What is being asked -> Show every line below where "scene" can be found.

* begin Given information *

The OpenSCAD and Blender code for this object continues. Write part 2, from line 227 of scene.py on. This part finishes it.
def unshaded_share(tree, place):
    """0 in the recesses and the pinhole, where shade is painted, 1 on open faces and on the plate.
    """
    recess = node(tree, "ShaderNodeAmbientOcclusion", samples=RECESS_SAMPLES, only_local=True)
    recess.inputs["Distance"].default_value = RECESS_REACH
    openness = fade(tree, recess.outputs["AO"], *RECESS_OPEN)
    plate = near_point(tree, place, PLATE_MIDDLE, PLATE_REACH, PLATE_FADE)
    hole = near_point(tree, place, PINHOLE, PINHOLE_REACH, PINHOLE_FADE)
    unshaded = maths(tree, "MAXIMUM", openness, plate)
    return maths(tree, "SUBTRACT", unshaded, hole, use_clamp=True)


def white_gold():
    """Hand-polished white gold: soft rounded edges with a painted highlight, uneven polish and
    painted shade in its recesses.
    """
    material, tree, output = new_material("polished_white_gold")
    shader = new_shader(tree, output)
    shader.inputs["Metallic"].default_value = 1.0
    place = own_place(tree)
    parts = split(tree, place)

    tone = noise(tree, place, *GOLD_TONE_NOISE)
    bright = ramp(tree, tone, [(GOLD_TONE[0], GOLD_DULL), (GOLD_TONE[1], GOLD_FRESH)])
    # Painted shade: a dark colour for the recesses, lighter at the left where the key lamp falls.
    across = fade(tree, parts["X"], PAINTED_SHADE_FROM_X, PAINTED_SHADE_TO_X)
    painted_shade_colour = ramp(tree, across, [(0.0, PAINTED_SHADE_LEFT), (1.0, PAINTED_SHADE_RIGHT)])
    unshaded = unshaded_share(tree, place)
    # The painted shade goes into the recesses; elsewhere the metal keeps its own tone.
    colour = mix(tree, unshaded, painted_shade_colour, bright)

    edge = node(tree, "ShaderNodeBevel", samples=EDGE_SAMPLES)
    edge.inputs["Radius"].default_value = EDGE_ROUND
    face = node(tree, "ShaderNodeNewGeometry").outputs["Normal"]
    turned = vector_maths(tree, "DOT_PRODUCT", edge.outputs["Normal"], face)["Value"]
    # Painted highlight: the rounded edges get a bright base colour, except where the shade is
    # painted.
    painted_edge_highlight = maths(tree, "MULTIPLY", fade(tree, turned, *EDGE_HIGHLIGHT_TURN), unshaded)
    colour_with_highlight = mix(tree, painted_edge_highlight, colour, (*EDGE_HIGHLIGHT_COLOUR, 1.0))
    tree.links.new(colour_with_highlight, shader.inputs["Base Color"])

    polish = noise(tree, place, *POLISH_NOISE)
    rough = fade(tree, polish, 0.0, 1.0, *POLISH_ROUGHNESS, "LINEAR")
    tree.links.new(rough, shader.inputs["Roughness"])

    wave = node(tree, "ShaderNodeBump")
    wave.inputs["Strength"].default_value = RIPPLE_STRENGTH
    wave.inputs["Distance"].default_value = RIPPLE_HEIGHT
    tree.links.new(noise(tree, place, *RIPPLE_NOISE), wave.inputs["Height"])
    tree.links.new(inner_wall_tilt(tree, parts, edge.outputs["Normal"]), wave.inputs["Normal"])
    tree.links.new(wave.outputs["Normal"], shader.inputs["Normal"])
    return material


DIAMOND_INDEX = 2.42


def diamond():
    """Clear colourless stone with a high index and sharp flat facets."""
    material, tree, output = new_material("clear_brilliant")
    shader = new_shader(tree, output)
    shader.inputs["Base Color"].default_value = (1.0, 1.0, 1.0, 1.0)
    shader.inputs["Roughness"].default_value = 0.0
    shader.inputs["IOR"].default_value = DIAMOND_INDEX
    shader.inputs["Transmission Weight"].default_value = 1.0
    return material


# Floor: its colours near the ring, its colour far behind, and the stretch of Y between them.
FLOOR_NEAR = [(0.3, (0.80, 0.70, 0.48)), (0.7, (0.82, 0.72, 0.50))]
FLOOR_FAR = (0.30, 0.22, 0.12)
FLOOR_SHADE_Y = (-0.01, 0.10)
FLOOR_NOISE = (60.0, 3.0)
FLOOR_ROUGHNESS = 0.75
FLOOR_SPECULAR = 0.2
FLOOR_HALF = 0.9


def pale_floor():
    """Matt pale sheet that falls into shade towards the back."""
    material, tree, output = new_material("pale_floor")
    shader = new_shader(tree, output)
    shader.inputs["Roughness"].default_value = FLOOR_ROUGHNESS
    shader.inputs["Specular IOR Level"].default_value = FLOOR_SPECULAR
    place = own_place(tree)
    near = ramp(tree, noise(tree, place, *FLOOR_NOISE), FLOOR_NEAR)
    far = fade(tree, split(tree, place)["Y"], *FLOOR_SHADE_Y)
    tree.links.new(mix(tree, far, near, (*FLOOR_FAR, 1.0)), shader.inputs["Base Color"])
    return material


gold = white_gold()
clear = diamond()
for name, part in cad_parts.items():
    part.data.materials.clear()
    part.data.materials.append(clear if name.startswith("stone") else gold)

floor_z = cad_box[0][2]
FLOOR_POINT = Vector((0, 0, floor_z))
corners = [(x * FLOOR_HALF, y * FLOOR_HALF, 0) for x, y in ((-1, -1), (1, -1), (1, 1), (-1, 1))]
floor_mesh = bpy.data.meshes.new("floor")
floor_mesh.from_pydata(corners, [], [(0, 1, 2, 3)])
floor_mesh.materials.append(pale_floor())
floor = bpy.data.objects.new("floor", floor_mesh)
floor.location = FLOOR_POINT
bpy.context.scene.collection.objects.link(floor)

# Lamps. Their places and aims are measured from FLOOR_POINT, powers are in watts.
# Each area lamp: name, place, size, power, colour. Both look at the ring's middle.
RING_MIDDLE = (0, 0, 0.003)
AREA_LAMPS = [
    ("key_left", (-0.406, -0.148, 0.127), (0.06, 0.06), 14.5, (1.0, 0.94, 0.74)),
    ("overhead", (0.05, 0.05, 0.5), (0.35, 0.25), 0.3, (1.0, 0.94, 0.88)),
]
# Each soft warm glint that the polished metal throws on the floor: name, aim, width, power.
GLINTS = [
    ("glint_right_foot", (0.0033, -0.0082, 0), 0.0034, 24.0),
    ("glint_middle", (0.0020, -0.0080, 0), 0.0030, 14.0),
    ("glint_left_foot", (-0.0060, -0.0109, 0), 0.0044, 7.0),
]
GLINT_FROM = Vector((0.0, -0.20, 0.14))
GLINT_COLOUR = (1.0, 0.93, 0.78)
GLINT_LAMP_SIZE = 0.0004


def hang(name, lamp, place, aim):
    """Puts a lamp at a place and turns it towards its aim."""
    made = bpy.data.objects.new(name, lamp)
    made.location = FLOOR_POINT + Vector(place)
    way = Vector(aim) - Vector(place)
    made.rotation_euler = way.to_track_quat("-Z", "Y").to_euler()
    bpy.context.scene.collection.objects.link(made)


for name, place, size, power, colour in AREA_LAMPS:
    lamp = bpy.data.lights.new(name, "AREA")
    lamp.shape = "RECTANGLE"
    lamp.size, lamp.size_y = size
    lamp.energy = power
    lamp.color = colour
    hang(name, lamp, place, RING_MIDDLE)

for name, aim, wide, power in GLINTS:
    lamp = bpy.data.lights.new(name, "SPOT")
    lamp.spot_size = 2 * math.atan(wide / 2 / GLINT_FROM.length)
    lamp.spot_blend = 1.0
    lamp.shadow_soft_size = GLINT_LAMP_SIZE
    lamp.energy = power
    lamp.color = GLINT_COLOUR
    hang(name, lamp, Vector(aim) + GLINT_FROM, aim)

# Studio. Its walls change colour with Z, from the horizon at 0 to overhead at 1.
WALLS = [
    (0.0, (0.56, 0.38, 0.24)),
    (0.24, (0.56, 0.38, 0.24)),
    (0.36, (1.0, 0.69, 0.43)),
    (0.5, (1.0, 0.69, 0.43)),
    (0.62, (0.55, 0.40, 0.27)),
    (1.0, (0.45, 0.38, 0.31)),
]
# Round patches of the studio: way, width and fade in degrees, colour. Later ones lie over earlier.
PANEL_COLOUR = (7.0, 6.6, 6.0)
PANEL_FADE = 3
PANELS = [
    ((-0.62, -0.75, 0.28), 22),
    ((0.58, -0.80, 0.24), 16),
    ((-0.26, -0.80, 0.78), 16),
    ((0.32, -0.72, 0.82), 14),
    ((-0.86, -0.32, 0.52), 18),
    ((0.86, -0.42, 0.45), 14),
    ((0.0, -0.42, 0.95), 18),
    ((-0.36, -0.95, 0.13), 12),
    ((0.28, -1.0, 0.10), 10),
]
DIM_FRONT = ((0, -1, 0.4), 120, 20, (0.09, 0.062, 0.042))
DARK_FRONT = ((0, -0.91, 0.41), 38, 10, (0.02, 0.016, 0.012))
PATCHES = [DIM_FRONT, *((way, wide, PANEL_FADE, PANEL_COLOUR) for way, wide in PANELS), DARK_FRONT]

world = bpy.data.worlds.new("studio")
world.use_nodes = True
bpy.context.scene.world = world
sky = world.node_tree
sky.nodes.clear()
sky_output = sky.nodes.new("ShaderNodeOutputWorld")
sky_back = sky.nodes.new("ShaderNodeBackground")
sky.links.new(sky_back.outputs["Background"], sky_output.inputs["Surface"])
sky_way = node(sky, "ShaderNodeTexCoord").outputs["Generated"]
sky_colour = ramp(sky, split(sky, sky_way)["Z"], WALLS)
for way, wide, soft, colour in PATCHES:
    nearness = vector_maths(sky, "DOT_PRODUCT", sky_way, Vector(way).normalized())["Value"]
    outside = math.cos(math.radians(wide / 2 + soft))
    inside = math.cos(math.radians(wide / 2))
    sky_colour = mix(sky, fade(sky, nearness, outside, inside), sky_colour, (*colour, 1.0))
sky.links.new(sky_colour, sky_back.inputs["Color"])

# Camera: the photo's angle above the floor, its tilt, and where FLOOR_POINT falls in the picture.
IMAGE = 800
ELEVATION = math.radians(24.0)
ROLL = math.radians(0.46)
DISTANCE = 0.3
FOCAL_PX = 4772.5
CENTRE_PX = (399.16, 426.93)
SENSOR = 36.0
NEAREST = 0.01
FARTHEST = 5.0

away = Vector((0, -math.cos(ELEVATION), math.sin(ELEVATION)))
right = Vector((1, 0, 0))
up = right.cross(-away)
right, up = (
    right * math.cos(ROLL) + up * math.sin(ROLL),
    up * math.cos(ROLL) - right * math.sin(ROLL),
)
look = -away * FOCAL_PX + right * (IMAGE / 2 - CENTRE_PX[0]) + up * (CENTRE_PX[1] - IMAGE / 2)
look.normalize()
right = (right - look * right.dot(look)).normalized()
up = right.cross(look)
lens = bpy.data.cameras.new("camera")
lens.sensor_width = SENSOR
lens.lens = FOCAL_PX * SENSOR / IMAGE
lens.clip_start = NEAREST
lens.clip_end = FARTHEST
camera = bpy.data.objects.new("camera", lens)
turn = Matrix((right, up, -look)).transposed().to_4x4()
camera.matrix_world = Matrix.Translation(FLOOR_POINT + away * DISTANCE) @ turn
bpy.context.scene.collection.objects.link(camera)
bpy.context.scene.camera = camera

* end Given information *

Final answer ->
The OpenSCAD and Blender code for this object continues. Write part 2, from line 227 of scene.py on. This part finishes it.
bpy.context.scene.collection.objects.link(floor)
    bpy.context.scene.collection.objects.link(made)
bpy.context.scene.world = world
bpy.context.scene.collection.objects.link(camera)
bpy.context.scene.camera = camera